Layer 4: Passiona Jelly
2 tbsp powdered gelatine
200ml (about 3/4 cup) + 600ml Passiona (about 2 1/2 cups) (or any passionfruit flavoured soda, I used Kirk's pasito)
Place 200ml passiona and powdered gelatine in a small saucepan and stir over medium heat until the gelatine is well dissolved. Pour gelatine mixture plus 600ml passiona into a cake tin or rectangular tray to set (I used a 24x32cm tray so that the jelly set 1cm thick). Chill in fridge until set, then cut using a long sharp knife into 1cm cubes. Keep chilled in the fridge until ready to sprinkle over curd layer.
Layer 5: Passionfruit Chocolate Macarons
I used my
plain macaron shell recipe, using yellow gel colouring to tint the shells and only piping regular 4cm rounds. For the ganache, I placed 150g chopped dark chocolate and pulp and seeds from 1 passionfruit in a bowl and then heated 100ml heavy cream in a small saucepan until nearly boiling and poured it over the chocolate. Leave it to melt for 5 minutes and then whisk until smooth (if there are still unmelted bits, place bowl over a saucepan of simmering water and stir until smooth). Strain mixture to remove seeds, then chill until thick and cooled but still pipable. Pipe or spoon between macaron shells. Refrigerate in an airtight container until you are ready to assemble your trifle for serving.
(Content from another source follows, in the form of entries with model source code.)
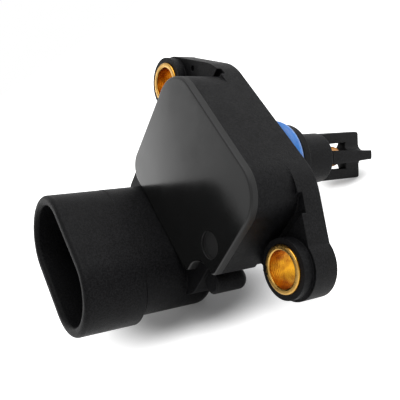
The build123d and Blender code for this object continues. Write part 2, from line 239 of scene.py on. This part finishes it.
bore_limit = sums(bush_tree, "ADD", given["Bore Radius"], given["Bore Margin"])
in_bore = sums(bush_tree, "LESS_THAN", reach, bore_limit)
full_turns = sums(bush_tree, "MULTIPLY", apart.outputs[2], math.tau)
wave = sums(bush_tree, "DIVIDE", full_turns, given["Ring Pitch"])
depth = sums(bush_tree, "MULTIPLY", sums(bush_tree, "SINE", wave), given["Ring Depth"])
tube = put(
    bush_tree, "GeometryNodeSetPosition", Geometry=tube, Selection=in_bore,
    Offset=vector_sums(bush_tree, "SCALE", outwards, scale=depth))
tube = put(bush_tree, "GeometryNodeTransform", Geometry=tube, Translation=given["Place"])
close_tree(bush_tree, tube, given["Material"])

brass, tree, shader = finish_tree("turned_brass")
round_edge, edge = soft_edges(tree, 0.06 * MM)
streaks = mottle(tree, 0.12 * MM, detail=2.0, rough=0.6, stretch=(0.15, 0.15, 1.0))
stain = spread(tree, mottle(tree, 1.6 * MM, detail=4.0), 0.0, 1.0, start=0.42, end=0.72)
# The bore is painted a darker, deeper orange than the rim, picked by which way the surface faces:
# painted shade and painted reflection inside the bore.
bore_tone = blend_colour(tree, stain, (0.58, 0.27, 0.016), (0.27, 0.080, 0.006))
rim_tone = blend_colour(tree, stain, (0.52, 0.31, 0.082), (0.42, 0.235, 0.060))
surface = put(tree, "ShaderNodeNewGeometry")
lie = put(tree, "ShaderNodeSeparateXYZ", Vector=surface.outputs["Normal"])
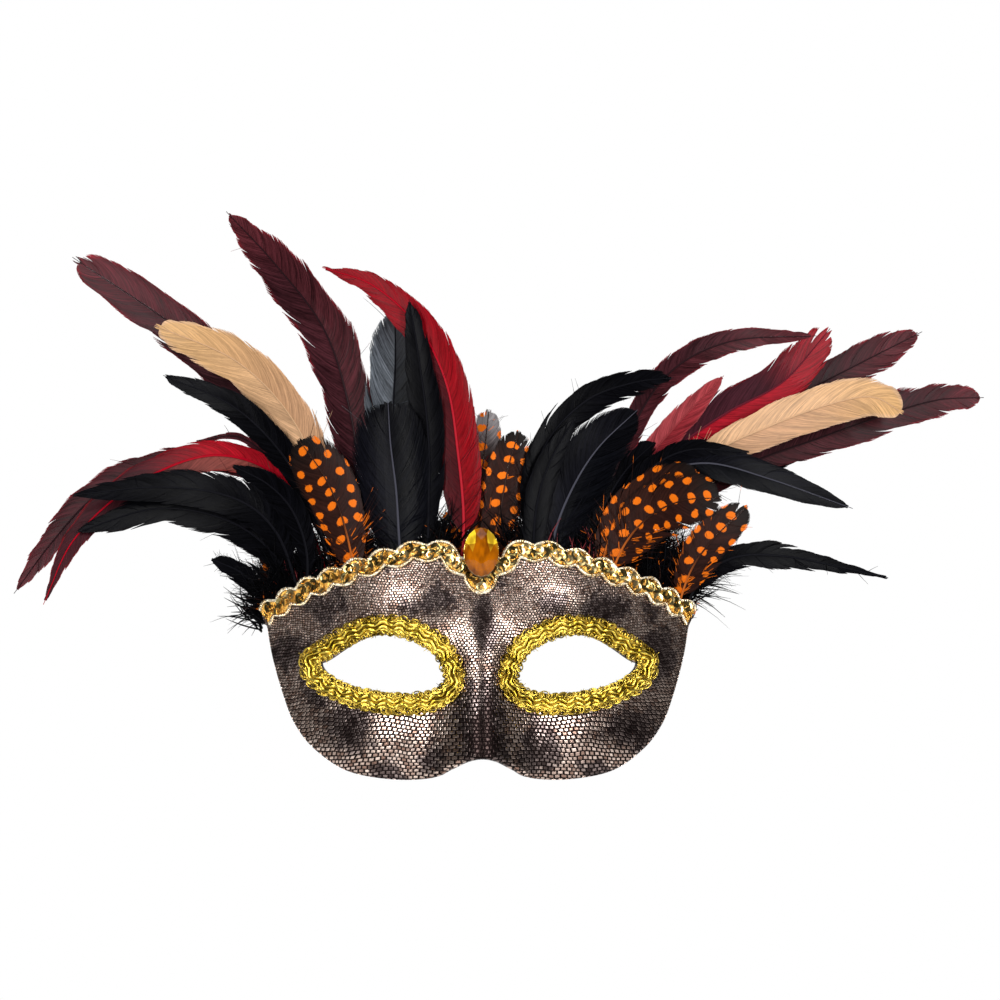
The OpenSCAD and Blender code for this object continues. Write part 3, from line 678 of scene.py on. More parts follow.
def eye_cords():
    """Two satin cords that wave side by side along the middle, and a thin one outside each.

    Each is laid of strands: its section has a lobe for each, and turns round as it goes.
    """
    cords = Batch()
    n, sides, lobes, depth, lay = 840, 14, 4, 0.10, 36.0
    angle = np.arange(sides) * 2 * np.pi / sides
    s = np.arange(n) * EYE_LENGTH / n
    waves = 21
    swing = np.sin(2 * np.pi * waves * s / EYE_LENGTH)
    for lane, radius, height, amplitude in ((2.9, 0.66, 1.15, 0.6), (4.7, 0.66, 1.15, 0.6),
                                            (1.75, 0.32, 0.9, 0.5), (5.8, 0.32, 0.9, 0.5)):
        rise = 0.10 * np.cos(4 * np.pi * waves * s / EYE_LENGTH)
        path = by_eye(s, lane + amplitude * swing, height + rise)
        run = distances(np.vstack([path, path[:1]]))
        # a whole number of turns, so that the ends meet
        turn = run[:-1] / run[-1] * 2 * np.pi * max(1, round(run[-1] / lay))
        wave = 1 - depth + depth * np.abs(np.cos((angle[None] - turn[:, None]) * lobes / 2))
        cords.add(thread(path, radius * wave, sides, closed=True), closed=True)
    return cords.piece("eye_cord_right", SATIN_MATERIAL, "gold_cord", ["eye_cords_right"])


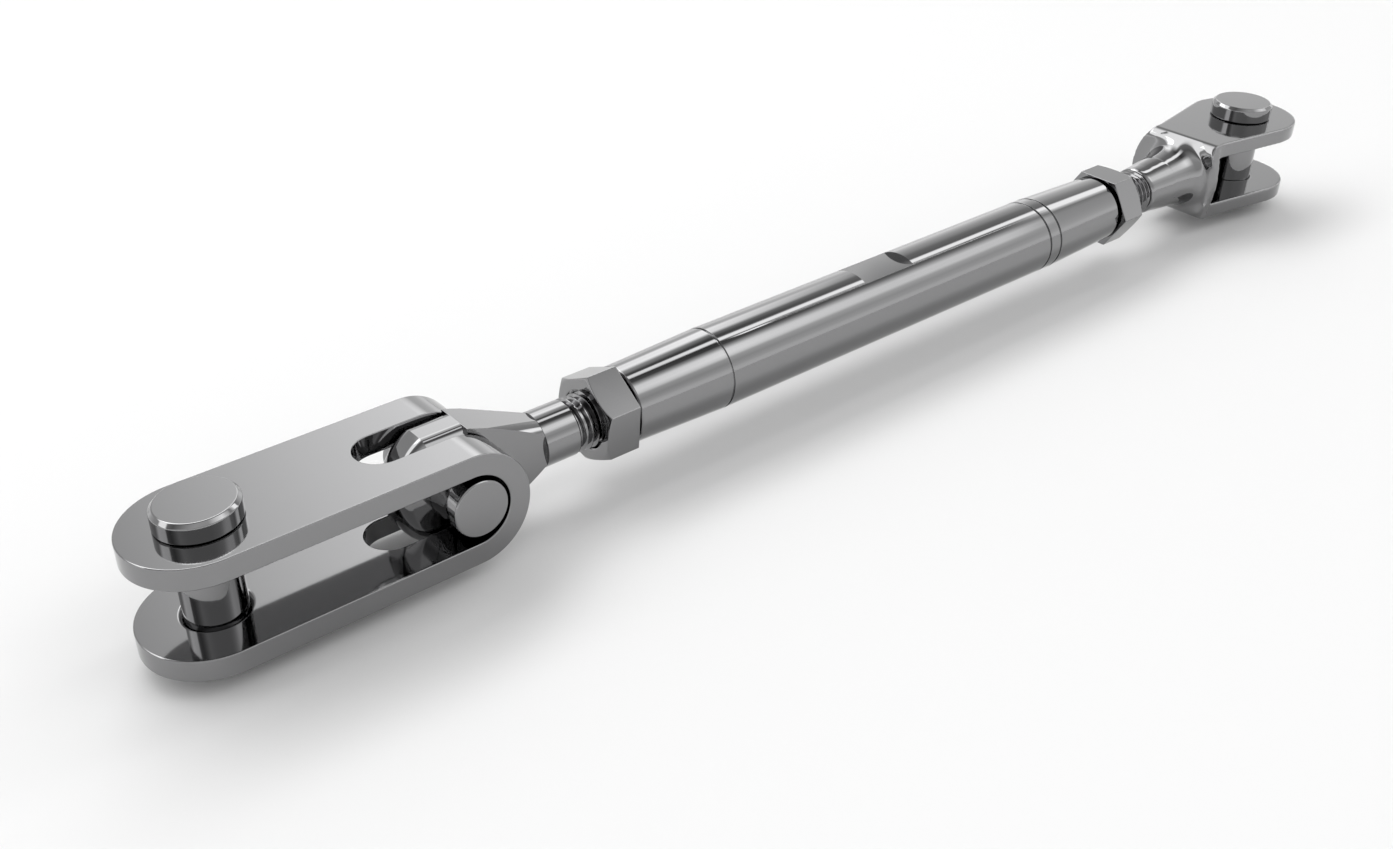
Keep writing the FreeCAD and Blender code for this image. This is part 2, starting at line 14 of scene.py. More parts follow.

Layer 6: Passionfruit Cream
300ml (about 1/4 cup) thickened/whipping cream
1 tbsp icing sugar, sifted
1 passionfruit
In a large mixing bowl, beat cream and sugar on high speed with an electric mixer until soft peaks form. Fold through pulp and seeds from passionfruit. Chill until ready to assemble your trifle for serving.
Layer 7: Mini Meringues
I followed the instructions from
Butter Me Up Brooklyn (but mine look no where near as pretty!), minus the orange zest. Keep in an airtight container until you are ready to assemble your trifle. Right before serving, assemble macaron layer, cream layer and place the mini meringues on top. Serve straight away.